Interestingly, Denkmire did in fact claim in her column that a high number of workers — 23 percent — in Maine’s 2nd Congressional District were working on minimum wage. Her citation for that claim was a recent blog post by the Maine Center for Economic Policy, which made the same claim.
That claim, in turn, was based on a report by Oxfam America, a progressive advocacy group that deals with issues of poverty and hunger.
However, that report did not claim that 23 percent of workers in the 2nd Congressional District were living on minimum wage. Instead, the report attempts to find the number of “low-wage workers”, which for Oxfam’s purposes is defined as those earning $11.50 per hour or less, which is obviously significantly higher ($4 an hour more) than the current minimum wage in Maine ($7.50). That number of “low-wage workers?” 23 percent, of course.
So, if you are having trouble following, a liberal interest group group (Oxfam) released data that showed 23 percent of Mainers in the 2nd Congressional District made less than $11.50 an hour. Maine Center for Economic Policy saw that study, and either intentionally misrepresented what the report said, or was so lax in their research standards that they misread (and didn’t check) what the report said, and then claimed it said 23 percent of 2nd District citizens were working on the minimum wage. That was then picked up by a liberal artisan in Portland who wrote a column that cited it, which was seen by a Bangor City Councilor who now wants to make a local ordinance in the city based off the faulty data.
Oxfam > MECEP > Denkmire > Baldacci and no one along the chain had the intellectual curiosity or integrity to check the absurdly misleading numbers they were regurgitating to the public to justify the policy solution they were recommending.
What is the truth?
According to a report in March 2014 by the U.S. Bureau of Labor Statistics, there are only 13,000 workers — statewide — currently earning the minimum wage or below. 4,000 making minimum wage, 9,000 making below (who presumably wouldn’t be subject to any hike anyway).
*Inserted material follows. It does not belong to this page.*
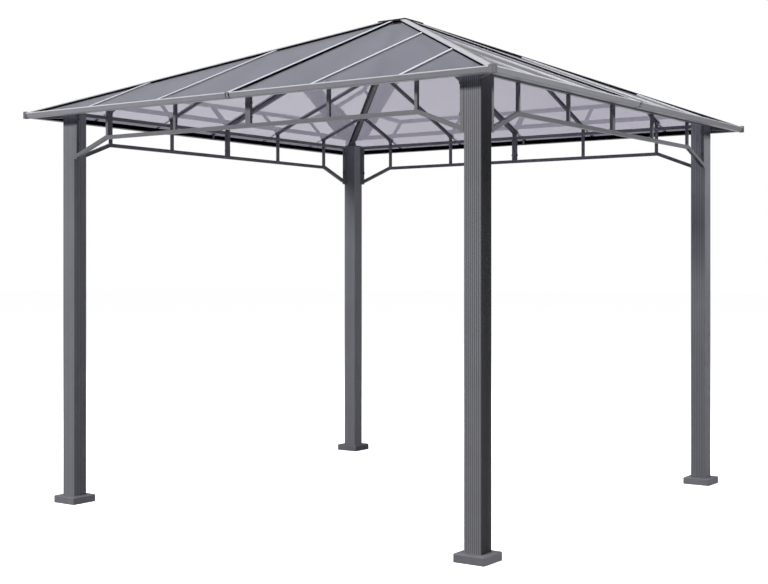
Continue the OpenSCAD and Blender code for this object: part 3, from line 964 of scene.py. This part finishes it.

Quite a different picture than one in four people in just the 2nd District.
This may seem trite, but it isn’t. When policy makers are basing their initiatives and opinions on not only bad data, but outright misrepresentated data, and when the facts are so diametrically opposed to the reality created by the faulty data, it has frightening consequences for laws and ordinances made in Maine.
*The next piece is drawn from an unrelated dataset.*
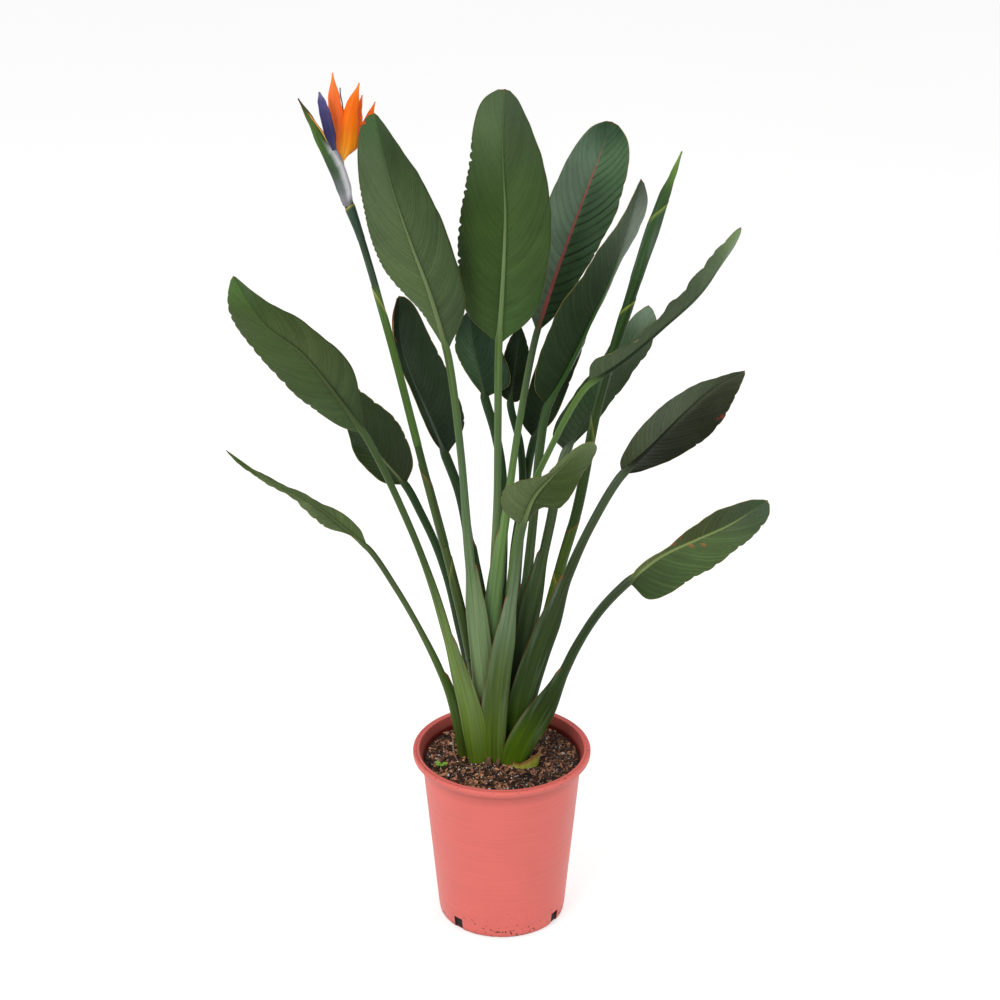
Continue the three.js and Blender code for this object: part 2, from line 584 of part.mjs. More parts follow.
function seedling() {
  const [x, y] = SEEDLING_FOOT;
  return SEEDLING_LEAVES.reduce((body, [direction, length], index) => {
    const rows = [0, 0.35, 0.7, 1].map((t) => [-1, 0, 1].map((side) => {
      const at = new THREE.Vector3(t * length, side * length * 0.38 * Math.sin(Math.PI * (0.12 + 0.83 * t)), 0);
      at.z = 3 * t + index * 0.9;
      at.applyAxisAngle(new THREE.Vector3(0, 0, 1), THREE.MathUtils.degToRad(direction));
      at.add(new THREE.Vector3(x, y, SOIL_LEVEL + SEEDLING_HEIGHT - 4));
      return { at, above: 0.4, below: 0.4 };
    }));
    return body.add(sheet(rows));
  }, seedlingStem(0));
}

// ---------------------------------------------------------------- the whole plant

const plant = new THREE.Group();
const holes = [
  ...Object.values(LEAVES).map(leafHole),
  holeOf(bloomStem(FIT)),
  holeOf(budStem(FIT)),
  cutStub(FIT),
  seedlingStem(FIT),
];

plant.add(piece('pot', potBody(), COLOUR.pot, 0.45));
plant.add(piece('soil', soilBody(holes), COLOUR.soil, 0.95));
for (const [name, leaf] of Object.entries(LEAVES)) plant.add(piece(name, leafBody(leaf), leaf.colour));
plant.add(piece('bloom_scape', bloomScape(), COLOUR.scape));
plant.add(piece('bloom_sepals', bloomSepals(), COLOUR.sepal));
plant.add(piece('bloom_petal', bloomPetal(), COLOUR.petal));
plant.add(piece('bud_scape', rod(budStem(0)), COLOUR.bud));
plant.add(piece('cut_sheath', cutStub(0), COLOUR.stub));
plant.add(piece('dry_strip', dryStrip(), COLOUR.dry, 0.8));
plant.add(piece('seedling', seedling(), COLOUR.seedling));

export default plant;
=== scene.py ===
# %% [markdown]
# # A bird of paradise plant in its nursery pot
#
# *Strelitzia reginae* grows as a fan of long stiff leaves. Each leaf is one thing from the soil to
# its tip: a sheath that clasps its neighbours, a round stalk, and a leathery blade folded along its
# midrib. A flower stands on a stalk of its own, and opens out of a beak-shaped bract.
#
# The solids that carry size and collision come with the frame. Here each one gets a finer piece in
# its place, and every surface gets a finish. All points below are millimetres, as a maker would
# note them, and one number turns them into Blender's metres.

# %% The frame, the units and the seed
import bpy
import math
import numpy as np
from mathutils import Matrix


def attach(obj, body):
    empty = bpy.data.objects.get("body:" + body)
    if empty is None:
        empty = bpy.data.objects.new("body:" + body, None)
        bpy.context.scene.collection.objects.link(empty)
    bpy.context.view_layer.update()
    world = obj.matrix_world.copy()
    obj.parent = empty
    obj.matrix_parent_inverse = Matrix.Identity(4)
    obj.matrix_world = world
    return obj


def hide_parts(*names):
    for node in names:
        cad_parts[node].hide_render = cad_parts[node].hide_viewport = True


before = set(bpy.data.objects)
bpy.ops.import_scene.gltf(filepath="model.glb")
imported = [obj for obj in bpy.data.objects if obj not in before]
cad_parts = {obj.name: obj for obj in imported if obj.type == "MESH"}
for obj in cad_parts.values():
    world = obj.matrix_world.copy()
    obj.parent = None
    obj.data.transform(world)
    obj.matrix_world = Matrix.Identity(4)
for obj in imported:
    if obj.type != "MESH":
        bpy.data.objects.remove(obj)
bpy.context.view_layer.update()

MM = 0.001
chance = np.random.default_rng(20)
print("solids in the frame:", len(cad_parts))

# %% [markdown]
# ## Camera
#
# The camera looks slightly down on the plant from three metres in front of it. A long lens keeps the
# leaves that lean forward from growing too large. The tilt and the distance were found from the
# ellipses of the pot's rim and base, which tell how far one looks down on a round thing.

# %% The camera
CAMERA_PLACE = (-0.0024, -3.0, 1.98)
CAMERA_TILT = 24.45          # degrees below the horizon
CAMERA_LENS = 91.9           # on a sensor 36 mm wide

bpy.ops.object.camera_add(location=CAMERA_PLACE, rotation=(math.radians(90 - CAMERA_TILT), 0, 0))
camera = bpy.context.object
camera.name = "camera"
camera.data.lens = CAMERA_LENS
camera.data.sensor_width = 36
camera.data.clip_end = 60
camera.data.dof.use_dof = False
bpy.context.scene.camera = camera
print("lens", round(camera.data.lens, 1), "mm")

# %% [markdown]
# ## Light
#
# A plant photographed for a catalogue stands in a white tent of light: one large soft lamp in front
# and to the left, weaker ones from the right and from above, and white all round. The lamps could
# be a sun or spots, but only large areas give leaves those long soft reflections. The standard
# view transform keeps a saturated orange as it is, where a filmic one would turn it pale.

# %% The lamps and the floor
def lamp(name, place, aim, side, power):
    """A square lamp of that side in metres, turned to the point that it aims at."""
    bpy.ops.object.light_add(type="AREA", location=place)
    light = bpy.context.object
    light.name = name
    light.data.shape = "SQUARE"
    light.data.size = side
    light.data.energy = power
    across = np.array(aim) - np.array(place)
    turn = math.atan2(across[1], across[0]) - math.pi / 2
    down = math.acos(-across[2] / np.linalg.norm(across))
    light.rotation_euler = (down, 0, turn)


PLANT_MIDDLE = (0, 0, 0.6)
lamp("key_lamp", (-1.9, -2.6, 2.5), PLANT_MIDDLE, side=2.0, power=58)
lamp("fill_lamp", (2.4, -1.8, 1.6), PLANT_MIDDLE, side=2.0, power=11)
lamp("top_lamp", (0.4, 0.9, 3.0), PLANT_MIDDLE, side=1.6, power=12)

world = bpy.data.worlds.new("white_tent")
bpy.context.scene.world = world
world.use_nodes = True
world.node_tree.nodes["Background"].inputs["Color"].default_value = (1, 1, 1, 1)
world.node_tree.nodes["Background"].inputs["Strength"].default_value = 0.5
bpy.context.scene.view_settings.view_transform = "Standard"

bpy.ops.object.select_all(action="DESELECT")
bpy.ops.mesh.primitive_plane_add(size=60, location=(0, 0, -0.0005))
floor = bpy.context.object
floor.name = "floor"

# %% [markdown]
# ## Helpers for finishes
#
# Colours are noted as hex values, as they are seen on a screen. A shader works with linear light, so
# one function turns the one into the other. A second one turns a size in millimetres into the scale
# of a pattern. The others start a material and add one node with its settings and its links, which
# keeps each finish short enough to read from top to bottom.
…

Make no mistake, Maine is poor, and poverty is a tragic problem here. As The Maine Heritage Policy Center highlighted last month, Maine workers earn an average of just $26,464 per year, and over 35% of our population is classified as “low income.” Maine is even ranked a dismal 32nd in the country for median household income. There is no question that low wages are a problem.
But when the entire economy of Maine — or in this case, the economy of the city of Bangor — are negatively impacted to hike the wage of such a small sub-section of Maine workers, we are left with a punitive mess.
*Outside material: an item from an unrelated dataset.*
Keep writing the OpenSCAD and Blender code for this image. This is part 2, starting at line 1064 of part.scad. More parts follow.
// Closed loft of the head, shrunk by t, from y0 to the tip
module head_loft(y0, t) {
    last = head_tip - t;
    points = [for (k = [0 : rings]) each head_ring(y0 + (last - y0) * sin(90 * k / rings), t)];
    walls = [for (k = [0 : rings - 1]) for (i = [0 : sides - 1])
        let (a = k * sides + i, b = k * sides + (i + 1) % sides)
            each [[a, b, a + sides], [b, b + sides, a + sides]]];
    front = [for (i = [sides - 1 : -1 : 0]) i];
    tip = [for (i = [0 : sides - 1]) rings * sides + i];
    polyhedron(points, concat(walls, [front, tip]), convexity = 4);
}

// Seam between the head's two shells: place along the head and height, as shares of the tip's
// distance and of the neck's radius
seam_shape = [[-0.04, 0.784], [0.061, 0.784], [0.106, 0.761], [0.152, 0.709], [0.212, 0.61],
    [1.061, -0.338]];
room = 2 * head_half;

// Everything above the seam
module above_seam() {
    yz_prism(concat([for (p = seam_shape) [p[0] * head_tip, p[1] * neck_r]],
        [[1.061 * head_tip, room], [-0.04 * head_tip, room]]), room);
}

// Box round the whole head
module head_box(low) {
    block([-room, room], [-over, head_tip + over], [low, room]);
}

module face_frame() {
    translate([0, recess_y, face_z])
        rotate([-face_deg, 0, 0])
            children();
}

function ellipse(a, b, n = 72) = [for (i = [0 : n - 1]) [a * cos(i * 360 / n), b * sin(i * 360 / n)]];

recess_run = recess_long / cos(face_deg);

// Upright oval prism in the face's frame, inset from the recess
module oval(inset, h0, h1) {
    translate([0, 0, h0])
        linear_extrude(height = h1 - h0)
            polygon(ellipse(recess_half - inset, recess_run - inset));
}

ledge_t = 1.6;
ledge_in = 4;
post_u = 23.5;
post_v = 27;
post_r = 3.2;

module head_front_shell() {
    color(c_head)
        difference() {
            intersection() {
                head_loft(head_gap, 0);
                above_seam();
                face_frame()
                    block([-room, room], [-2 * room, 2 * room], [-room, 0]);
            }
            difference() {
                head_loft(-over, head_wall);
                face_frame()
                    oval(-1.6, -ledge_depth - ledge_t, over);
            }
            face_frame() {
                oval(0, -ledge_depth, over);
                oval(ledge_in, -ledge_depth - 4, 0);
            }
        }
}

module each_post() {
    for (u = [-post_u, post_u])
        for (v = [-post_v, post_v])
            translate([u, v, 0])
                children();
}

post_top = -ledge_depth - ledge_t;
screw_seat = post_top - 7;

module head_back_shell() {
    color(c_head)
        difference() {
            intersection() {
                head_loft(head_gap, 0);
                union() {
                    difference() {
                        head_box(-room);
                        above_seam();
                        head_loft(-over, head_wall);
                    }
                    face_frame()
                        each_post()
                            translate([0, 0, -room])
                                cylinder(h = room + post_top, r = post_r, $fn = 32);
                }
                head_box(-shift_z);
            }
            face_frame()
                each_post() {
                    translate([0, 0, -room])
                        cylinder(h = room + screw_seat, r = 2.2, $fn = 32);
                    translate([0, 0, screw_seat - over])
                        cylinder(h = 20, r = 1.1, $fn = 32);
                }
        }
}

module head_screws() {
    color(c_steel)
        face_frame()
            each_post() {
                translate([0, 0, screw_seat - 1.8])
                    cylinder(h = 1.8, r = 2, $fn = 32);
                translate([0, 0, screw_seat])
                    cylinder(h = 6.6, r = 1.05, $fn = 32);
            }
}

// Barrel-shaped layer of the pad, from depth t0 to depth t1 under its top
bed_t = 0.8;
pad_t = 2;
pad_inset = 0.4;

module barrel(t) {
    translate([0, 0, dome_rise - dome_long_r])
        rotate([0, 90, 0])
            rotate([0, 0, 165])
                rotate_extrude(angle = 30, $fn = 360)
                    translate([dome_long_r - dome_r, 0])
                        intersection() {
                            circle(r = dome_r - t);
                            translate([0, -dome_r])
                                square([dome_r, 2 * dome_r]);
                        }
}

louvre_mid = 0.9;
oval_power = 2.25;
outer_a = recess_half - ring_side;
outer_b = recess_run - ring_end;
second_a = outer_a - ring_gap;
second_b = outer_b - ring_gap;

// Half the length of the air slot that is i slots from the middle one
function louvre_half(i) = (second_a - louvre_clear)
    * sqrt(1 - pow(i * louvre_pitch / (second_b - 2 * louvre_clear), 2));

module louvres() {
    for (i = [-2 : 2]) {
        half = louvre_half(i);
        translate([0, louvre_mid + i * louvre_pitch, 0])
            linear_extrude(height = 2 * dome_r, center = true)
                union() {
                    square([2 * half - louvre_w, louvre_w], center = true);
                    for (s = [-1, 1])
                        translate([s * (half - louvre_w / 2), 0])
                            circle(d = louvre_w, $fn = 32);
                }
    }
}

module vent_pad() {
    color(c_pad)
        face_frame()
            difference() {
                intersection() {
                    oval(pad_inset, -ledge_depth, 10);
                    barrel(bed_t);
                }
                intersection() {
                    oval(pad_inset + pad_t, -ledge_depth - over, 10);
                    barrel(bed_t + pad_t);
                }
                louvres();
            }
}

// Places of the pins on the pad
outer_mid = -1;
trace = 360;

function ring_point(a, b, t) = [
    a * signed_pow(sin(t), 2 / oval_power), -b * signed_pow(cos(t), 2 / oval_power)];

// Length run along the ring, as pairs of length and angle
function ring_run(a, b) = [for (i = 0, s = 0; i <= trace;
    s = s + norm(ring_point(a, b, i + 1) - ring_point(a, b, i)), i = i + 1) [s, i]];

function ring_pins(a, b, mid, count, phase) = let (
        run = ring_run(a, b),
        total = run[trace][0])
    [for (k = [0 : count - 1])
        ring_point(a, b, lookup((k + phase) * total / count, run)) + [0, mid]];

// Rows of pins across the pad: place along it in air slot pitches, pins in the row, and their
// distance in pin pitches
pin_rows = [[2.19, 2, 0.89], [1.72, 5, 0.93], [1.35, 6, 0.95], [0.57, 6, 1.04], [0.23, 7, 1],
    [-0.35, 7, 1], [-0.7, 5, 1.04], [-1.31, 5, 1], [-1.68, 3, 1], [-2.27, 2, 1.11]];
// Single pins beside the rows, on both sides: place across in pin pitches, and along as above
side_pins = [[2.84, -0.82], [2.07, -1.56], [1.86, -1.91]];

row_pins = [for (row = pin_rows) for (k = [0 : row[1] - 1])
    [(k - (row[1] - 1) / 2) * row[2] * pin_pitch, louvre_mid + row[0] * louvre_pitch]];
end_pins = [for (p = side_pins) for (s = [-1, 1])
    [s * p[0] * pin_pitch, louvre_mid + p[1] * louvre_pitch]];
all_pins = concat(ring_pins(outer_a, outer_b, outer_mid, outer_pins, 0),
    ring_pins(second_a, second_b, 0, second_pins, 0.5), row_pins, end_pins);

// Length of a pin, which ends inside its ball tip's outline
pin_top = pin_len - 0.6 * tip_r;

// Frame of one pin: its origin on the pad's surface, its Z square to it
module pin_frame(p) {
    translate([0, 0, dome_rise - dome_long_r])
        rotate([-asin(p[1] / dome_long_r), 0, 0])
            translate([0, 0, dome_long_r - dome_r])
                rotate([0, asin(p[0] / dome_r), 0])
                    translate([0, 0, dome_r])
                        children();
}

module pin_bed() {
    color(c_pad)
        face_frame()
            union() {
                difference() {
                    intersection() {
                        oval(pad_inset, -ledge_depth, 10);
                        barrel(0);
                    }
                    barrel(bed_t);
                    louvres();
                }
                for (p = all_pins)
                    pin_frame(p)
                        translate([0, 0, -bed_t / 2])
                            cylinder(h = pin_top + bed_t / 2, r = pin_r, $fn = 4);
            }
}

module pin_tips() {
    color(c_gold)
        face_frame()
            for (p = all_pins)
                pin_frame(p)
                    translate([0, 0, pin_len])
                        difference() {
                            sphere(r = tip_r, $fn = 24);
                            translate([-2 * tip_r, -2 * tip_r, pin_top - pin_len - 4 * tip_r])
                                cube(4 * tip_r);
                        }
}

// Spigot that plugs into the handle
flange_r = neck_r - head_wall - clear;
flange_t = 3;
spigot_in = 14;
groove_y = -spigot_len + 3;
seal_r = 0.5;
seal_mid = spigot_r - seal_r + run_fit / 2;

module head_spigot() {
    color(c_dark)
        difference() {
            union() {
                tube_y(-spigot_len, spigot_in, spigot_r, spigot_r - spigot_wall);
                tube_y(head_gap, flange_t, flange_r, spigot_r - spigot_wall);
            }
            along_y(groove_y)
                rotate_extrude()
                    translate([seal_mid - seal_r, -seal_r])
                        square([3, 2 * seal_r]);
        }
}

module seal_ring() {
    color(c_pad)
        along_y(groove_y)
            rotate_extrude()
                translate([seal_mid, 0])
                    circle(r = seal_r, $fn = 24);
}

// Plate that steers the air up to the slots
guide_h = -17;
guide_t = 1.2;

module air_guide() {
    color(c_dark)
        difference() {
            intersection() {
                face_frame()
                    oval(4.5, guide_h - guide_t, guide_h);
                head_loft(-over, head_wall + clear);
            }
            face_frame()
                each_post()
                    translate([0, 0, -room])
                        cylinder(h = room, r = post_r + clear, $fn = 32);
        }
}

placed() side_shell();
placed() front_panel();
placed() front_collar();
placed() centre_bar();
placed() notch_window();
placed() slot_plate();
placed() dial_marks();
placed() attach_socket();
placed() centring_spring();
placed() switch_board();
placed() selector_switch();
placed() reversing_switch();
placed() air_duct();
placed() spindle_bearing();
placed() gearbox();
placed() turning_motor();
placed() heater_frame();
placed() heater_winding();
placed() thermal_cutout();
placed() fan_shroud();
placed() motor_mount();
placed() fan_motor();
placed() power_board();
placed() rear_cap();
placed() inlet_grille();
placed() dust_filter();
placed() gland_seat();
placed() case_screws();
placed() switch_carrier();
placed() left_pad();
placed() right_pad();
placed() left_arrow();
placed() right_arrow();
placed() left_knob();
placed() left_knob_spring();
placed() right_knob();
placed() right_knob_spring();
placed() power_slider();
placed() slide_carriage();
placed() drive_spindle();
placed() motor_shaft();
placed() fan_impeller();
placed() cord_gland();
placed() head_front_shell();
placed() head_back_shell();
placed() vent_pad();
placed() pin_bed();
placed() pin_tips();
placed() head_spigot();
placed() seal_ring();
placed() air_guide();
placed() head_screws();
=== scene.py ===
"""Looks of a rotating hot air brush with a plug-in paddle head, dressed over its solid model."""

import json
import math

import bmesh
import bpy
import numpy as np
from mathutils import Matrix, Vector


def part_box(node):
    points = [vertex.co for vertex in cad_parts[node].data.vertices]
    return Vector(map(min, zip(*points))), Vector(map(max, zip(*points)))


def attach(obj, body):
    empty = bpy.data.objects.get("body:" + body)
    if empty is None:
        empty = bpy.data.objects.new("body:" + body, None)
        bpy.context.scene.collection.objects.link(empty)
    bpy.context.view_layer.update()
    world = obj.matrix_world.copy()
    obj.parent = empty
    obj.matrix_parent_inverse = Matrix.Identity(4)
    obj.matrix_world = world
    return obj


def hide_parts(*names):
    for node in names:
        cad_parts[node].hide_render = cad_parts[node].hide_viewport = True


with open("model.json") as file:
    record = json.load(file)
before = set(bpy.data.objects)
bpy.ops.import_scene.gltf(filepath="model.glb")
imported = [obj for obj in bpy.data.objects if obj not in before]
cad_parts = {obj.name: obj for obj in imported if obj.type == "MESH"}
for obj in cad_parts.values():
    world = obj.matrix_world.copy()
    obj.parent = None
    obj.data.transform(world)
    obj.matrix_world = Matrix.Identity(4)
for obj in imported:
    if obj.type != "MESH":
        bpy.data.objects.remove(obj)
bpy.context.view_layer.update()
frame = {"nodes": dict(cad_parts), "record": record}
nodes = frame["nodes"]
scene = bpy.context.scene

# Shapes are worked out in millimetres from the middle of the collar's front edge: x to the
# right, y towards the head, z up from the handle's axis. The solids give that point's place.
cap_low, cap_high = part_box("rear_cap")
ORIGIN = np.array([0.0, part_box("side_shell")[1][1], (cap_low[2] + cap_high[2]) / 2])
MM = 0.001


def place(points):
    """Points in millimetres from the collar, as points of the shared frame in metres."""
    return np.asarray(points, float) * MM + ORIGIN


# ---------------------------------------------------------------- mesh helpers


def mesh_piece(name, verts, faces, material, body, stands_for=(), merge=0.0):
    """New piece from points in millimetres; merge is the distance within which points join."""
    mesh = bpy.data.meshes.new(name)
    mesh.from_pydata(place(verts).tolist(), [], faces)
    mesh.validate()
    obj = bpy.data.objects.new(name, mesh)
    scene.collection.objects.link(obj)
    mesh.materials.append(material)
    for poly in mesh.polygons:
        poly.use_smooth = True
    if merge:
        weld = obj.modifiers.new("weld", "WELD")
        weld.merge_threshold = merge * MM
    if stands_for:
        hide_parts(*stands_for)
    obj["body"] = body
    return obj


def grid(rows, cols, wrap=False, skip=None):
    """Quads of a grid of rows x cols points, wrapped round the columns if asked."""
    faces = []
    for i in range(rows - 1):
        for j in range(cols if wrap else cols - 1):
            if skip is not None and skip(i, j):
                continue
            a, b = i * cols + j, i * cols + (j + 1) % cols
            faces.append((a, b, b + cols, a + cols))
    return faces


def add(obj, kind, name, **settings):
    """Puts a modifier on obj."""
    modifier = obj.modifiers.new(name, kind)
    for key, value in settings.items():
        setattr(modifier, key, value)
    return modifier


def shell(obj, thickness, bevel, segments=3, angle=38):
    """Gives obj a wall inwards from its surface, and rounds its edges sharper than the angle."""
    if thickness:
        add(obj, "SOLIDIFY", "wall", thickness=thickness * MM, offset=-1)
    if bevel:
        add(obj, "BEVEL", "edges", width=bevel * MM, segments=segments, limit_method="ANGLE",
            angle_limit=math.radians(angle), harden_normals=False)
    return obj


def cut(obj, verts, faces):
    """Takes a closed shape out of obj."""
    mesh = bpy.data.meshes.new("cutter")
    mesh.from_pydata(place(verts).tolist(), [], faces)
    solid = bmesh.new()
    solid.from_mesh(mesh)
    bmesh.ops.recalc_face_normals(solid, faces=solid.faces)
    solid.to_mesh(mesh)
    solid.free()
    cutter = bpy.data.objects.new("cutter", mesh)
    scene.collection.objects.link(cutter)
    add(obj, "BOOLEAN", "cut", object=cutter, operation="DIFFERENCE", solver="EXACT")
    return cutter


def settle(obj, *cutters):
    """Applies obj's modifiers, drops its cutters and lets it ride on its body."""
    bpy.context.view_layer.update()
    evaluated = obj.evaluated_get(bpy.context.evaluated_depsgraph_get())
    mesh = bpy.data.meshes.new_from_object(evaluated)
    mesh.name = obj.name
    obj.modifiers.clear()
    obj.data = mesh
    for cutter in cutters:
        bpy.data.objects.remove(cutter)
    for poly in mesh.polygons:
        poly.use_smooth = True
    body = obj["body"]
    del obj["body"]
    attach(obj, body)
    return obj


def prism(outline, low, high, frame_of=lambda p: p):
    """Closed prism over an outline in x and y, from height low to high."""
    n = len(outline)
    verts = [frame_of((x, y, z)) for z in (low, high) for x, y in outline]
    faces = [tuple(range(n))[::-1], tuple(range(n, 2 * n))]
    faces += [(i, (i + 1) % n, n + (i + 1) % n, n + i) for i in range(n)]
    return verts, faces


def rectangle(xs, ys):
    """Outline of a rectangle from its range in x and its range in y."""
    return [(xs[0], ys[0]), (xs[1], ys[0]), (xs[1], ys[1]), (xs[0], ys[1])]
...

Large businesses, particularly big box stores run by mega-corporations, will easily absorb the cost of marginally higher wages. Local small businesses, on the other hand, will be forced into difficult choices. Will they let an employee go to afford the higher cost of labor for low-skill jobs? Will they keep their employees, but raise prices to attempt to make up the difference, thereby making them even less competitive on price than the big box stores and online retailers like Amazon?
Fewer jobs, struggling employers, and higher prices are not good for the poor in any way.
The truth is, an ordinance such as the one suggested by Baldacci will continue the trend of squeezing small, local businesses out of town, and leaving large box-store retailers as the only ones who can withstand the additional cost, essentially eliminating their small-business competition for them.
In the real world, decisions on issues such as the minimum wage have costs, and benefits. Policy makers are in the unenviable position of weighing those costs against those benefits, so that they can make the right choices to create better communities, and a better state.
But when they can’t even get the basic facts right because of the irresponsible perpetuation of bad data, the decision making process suffers, and bad policy results.
And make no mistake, despite the intoxicatingly easy, emotional argument made by proponents, a raise in the minimum wage is not good policy. It results in fewer workers being employed, a very small number of people seeing their wages go up, higher prices, and expanding costs to already struggling small businesses.
The only real solution for Maine’s persistent poverty is economic growth. Mainers don’t need fewer minimum wage jobs, they need more high paying jobs. People stuck in persistent underemployment and low-wage careers need the potential for higher earnings and economic mobility. That comes from a developed, diversified economy that places a priority on jobs that pay more.
Getting there is no easy task. The problems preventing Maine solving the problem of low-wages are pervasive. It will take a complete reimagining of the public education system, rebuilding higher education, and more effectively connecting it to the local economy, a more sensible regulatory environment for business, a more competitive tax system at all levels, a more flexible labor environment, a cheaper energy market, and a militant focus on attracting businesses to Maine.
In short, economic development is a more difficult, long-view solution for the problem when compared to the siren song of easy answers, like raising the minimum wage. But it is also the only solution that has any realistic hope of improving the circumstances of Maine people who are currently stuck in poverty, and it is time policymakers took the issue seriously.